* Directions for this task:
The material below contains a line with "Reconstruct the object" and a line with "UPRIGHT_FRAME = (ACROSS, Vector((0, 1, 0)), Vector((0, 0, 1)))". Copy exactly those two lines and all lines between them.

* Stored data:
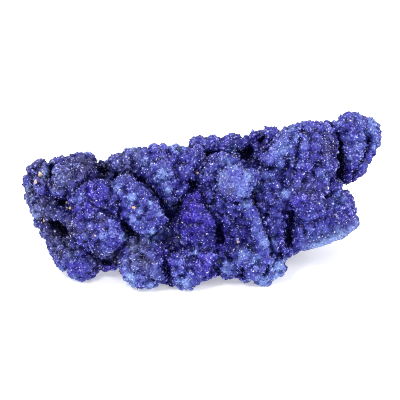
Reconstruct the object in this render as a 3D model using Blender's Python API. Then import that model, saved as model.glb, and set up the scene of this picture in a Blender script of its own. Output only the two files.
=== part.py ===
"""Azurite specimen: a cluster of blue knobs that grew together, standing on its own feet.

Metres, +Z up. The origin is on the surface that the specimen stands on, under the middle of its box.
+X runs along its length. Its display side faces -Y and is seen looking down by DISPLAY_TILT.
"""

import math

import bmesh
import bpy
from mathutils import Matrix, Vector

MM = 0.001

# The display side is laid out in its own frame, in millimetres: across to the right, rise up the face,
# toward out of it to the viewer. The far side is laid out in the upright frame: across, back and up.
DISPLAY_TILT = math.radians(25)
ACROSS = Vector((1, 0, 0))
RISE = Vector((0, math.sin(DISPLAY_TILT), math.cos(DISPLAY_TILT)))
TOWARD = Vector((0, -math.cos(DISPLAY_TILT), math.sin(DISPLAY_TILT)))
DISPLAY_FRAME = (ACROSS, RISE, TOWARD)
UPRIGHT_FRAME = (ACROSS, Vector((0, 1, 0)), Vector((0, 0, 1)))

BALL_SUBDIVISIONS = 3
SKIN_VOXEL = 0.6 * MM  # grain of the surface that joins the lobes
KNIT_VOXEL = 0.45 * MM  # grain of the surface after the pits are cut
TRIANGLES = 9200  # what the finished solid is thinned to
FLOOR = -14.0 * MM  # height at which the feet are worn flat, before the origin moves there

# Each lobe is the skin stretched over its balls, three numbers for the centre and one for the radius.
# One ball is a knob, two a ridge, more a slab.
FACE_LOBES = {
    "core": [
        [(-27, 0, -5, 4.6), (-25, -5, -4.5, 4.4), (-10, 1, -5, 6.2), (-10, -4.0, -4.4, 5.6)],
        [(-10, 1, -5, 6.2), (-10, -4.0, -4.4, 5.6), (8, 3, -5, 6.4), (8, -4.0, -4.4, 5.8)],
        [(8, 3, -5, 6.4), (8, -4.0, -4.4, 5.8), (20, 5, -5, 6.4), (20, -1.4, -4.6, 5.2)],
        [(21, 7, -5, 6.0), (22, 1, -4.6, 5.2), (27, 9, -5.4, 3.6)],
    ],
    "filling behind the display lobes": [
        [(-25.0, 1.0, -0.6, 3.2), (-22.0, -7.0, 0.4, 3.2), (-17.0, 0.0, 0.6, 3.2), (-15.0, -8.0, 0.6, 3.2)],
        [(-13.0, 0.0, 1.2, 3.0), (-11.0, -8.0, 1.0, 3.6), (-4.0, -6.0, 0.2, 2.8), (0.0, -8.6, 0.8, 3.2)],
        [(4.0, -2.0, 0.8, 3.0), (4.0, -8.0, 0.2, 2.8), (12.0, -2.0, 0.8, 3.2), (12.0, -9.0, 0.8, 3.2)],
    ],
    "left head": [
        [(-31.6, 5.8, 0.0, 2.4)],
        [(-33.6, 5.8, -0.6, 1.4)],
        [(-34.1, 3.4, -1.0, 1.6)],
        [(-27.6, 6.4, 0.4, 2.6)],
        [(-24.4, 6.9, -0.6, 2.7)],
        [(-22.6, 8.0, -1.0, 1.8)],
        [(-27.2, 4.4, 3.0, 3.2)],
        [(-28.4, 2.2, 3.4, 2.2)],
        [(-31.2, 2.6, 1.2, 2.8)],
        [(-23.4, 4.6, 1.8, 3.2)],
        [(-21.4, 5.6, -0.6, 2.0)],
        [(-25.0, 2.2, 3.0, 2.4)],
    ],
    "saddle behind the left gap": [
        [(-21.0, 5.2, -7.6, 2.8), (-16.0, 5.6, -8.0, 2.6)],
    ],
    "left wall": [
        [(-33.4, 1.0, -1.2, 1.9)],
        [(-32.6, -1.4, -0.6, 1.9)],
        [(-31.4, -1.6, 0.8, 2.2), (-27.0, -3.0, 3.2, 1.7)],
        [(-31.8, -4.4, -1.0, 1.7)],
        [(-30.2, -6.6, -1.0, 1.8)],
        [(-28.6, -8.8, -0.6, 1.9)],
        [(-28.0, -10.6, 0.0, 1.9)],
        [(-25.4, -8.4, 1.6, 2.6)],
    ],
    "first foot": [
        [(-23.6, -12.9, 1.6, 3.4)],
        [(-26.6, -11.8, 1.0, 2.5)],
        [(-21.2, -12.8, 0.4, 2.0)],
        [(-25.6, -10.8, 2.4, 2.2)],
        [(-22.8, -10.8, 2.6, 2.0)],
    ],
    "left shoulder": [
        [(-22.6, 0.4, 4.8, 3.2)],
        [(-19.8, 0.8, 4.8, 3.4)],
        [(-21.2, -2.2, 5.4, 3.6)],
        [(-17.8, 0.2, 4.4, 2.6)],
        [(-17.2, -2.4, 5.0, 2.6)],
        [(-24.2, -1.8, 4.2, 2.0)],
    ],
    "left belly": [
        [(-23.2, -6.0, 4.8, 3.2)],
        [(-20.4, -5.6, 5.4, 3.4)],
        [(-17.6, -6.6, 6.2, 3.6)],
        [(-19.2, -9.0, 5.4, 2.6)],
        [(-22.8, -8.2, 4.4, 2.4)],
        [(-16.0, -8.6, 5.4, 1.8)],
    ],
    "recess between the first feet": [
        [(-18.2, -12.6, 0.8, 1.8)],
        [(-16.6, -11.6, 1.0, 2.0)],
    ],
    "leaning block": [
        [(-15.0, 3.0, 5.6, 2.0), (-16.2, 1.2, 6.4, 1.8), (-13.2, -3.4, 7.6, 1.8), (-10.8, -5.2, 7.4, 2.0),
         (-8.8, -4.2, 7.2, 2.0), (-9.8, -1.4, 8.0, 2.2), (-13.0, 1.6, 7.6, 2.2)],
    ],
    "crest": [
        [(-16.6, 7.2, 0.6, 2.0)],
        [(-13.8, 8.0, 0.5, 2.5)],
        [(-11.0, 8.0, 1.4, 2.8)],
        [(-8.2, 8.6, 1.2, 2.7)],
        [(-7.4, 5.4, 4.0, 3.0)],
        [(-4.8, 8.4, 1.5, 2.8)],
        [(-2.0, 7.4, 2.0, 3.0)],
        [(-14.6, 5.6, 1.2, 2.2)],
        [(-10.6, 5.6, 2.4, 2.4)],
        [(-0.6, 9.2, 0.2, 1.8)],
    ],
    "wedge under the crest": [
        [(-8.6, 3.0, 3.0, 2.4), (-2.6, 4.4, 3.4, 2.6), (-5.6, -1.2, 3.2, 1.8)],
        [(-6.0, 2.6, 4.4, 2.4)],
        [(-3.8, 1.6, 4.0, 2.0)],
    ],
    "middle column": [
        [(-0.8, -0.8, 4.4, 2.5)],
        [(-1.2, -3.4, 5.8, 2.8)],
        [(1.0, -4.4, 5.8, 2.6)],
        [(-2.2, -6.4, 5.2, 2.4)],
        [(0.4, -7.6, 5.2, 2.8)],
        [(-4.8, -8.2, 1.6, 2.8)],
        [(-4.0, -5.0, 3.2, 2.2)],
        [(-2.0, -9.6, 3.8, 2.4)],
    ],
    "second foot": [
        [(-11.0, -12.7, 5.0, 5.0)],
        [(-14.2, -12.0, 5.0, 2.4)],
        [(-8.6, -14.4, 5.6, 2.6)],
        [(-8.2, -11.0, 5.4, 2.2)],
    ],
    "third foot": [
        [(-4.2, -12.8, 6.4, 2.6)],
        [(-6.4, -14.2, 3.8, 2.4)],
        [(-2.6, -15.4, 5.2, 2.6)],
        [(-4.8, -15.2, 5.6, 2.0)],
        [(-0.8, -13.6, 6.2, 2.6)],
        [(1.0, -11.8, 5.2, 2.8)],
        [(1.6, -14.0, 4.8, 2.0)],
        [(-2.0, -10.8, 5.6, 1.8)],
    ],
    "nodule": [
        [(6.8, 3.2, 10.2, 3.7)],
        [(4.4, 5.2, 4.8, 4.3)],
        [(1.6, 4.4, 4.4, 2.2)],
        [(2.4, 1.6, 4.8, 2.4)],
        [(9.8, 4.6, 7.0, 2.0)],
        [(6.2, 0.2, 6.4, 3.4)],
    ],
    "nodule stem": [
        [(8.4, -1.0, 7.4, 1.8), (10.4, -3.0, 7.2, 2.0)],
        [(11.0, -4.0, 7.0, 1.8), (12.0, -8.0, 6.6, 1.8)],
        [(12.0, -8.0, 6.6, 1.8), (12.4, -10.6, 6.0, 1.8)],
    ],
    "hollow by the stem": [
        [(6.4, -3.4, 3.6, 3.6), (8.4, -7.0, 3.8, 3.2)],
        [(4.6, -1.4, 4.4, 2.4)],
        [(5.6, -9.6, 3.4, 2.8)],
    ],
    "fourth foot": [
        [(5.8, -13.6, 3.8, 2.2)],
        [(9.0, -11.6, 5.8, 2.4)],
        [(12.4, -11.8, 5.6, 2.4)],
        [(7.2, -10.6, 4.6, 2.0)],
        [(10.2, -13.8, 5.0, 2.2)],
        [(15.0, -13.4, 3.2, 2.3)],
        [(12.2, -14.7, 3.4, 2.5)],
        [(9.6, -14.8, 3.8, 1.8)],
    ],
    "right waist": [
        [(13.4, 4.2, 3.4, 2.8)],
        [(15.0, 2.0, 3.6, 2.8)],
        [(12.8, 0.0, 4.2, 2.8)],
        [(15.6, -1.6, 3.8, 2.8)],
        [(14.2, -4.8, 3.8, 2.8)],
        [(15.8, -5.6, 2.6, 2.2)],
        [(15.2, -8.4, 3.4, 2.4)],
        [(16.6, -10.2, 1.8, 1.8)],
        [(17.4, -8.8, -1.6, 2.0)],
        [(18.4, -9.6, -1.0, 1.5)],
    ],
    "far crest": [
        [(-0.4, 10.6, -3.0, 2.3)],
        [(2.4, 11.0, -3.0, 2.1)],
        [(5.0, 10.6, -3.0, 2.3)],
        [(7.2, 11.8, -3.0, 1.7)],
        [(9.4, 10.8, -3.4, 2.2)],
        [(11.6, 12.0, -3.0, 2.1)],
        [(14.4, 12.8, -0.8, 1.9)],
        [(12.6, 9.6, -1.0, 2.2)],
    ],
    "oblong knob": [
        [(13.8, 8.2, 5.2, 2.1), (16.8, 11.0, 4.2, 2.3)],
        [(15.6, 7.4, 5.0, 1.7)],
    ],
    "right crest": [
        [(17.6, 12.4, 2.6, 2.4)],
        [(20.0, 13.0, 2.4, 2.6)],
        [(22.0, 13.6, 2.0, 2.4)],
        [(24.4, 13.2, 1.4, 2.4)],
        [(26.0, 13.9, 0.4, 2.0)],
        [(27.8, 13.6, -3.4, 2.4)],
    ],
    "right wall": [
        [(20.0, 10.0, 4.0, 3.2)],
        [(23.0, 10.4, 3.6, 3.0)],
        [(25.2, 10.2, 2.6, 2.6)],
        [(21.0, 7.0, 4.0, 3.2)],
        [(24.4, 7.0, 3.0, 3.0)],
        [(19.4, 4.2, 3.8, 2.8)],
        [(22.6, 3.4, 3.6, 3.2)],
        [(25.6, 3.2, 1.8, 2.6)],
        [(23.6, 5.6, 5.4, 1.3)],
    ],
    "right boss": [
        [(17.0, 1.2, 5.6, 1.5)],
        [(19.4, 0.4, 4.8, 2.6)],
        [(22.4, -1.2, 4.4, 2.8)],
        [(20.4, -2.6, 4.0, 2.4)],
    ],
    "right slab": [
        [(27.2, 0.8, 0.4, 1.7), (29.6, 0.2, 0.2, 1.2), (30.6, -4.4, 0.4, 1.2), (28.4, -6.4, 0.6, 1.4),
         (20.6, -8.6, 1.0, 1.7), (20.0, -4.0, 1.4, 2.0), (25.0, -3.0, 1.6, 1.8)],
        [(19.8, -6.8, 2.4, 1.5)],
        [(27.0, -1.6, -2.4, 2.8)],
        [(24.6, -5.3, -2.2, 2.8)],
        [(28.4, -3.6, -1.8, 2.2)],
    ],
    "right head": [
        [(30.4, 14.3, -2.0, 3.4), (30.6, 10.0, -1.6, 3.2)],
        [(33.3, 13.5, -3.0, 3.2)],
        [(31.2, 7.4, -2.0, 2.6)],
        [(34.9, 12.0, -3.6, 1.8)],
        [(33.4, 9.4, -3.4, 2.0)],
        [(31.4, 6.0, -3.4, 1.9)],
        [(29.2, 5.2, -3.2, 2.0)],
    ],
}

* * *

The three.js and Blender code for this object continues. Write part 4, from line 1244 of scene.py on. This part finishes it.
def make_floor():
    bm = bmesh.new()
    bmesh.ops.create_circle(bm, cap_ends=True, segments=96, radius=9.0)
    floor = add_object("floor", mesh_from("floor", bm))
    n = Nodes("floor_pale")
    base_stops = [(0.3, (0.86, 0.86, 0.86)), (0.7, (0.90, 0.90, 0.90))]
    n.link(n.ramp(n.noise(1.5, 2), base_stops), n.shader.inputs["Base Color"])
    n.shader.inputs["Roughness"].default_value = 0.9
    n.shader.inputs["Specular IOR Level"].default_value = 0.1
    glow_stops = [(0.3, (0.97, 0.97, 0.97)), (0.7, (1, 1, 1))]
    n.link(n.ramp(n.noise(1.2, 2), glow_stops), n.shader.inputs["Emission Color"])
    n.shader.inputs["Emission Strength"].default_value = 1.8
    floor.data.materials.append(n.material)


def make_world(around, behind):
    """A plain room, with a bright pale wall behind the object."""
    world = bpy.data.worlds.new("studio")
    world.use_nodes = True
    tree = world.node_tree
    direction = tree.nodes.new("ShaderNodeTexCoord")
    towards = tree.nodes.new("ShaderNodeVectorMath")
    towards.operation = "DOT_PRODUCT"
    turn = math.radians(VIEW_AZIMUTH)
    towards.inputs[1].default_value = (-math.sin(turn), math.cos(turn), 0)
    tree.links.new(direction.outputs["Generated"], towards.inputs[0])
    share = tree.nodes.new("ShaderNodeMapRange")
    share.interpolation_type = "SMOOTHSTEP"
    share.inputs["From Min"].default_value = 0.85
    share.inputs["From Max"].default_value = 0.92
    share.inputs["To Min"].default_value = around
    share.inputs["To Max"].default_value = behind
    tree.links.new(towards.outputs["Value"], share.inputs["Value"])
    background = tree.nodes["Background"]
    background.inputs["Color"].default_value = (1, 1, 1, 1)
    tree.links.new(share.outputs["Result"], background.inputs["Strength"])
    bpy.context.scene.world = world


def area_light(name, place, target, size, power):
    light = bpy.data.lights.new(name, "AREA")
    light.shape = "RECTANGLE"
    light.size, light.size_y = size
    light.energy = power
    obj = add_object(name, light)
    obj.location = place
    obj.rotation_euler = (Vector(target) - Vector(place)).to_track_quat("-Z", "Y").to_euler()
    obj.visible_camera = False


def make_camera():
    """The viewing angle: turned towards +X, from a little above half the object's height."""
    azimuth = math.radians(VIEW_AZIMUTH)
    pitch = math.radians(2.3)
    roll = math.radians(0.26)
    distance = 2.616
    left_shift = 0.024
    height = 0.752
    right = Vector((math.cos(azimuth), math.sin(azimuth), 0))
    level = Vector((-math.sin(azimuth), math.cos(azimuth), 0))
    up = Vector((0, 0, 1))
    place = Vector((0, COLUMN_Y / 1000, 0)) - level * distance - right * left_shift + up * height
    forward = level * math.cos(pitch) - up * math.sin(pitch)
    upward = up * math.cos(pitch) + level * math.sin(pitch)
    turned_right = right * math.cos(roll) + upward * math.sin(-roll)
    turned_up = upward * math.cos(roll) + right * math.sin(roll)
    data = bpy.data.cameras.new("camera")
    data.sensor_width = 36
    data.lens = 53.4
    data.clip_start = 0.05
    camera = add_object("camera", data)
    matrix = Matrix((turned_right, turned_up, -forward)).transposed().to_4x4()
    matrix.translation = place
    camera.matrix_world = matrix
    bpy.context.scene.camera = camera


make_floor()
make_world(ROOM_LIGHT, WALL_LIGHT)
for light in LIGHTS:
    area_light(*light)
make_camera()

--

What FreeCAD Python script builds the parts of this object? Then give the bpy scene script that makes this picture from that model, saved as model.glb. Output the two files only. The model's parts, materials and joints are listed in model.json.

* Expected answer:
Reconstruct the object in this render as a 3D model using Blender's Python API. Then import that model, saved as model.glb, and set up the scene of this picture in a Blender script of its own. Output only the two files.
=== part.py ===
"""Azurite specimen: a cluster of blue knobs that grew together, standing on its own feet.

Metres, +Z up. The origin is on the surface that the specimen stands on, under the middle of its box.
+X runs along its length. Its display side faces -Y and is seen looking down by DISPLAY_TILT.
"""

import math

import bmesh
import bpy
from mathutils import Matrix, Vector

MM = 0.001

# The display side is laid out in its own frame, in millimetres: across to the right, rise up the face,
# toward out of it to the viewer. The far side is laid out in the upright frame: across, back and up.
DISPLAY_TILT = math.radians(25)
ACROSS = Vector((1, 0, 0))
RISE = Vector((0, math.sin(DISPLAY_TILT), math.cos(DISPLAY_TILT)))
TOWARD = Vector((0, -math.cos(DISPLAY_TILT), math.sin(DISPLAY_TILT)))
DISPLAY_FRAME = (ACROSS, RISE, TOWARD)
UPRIGHT_FRAME = (ACROSS, Vector((0, 1, 0)), Vector((0, 0, 1)))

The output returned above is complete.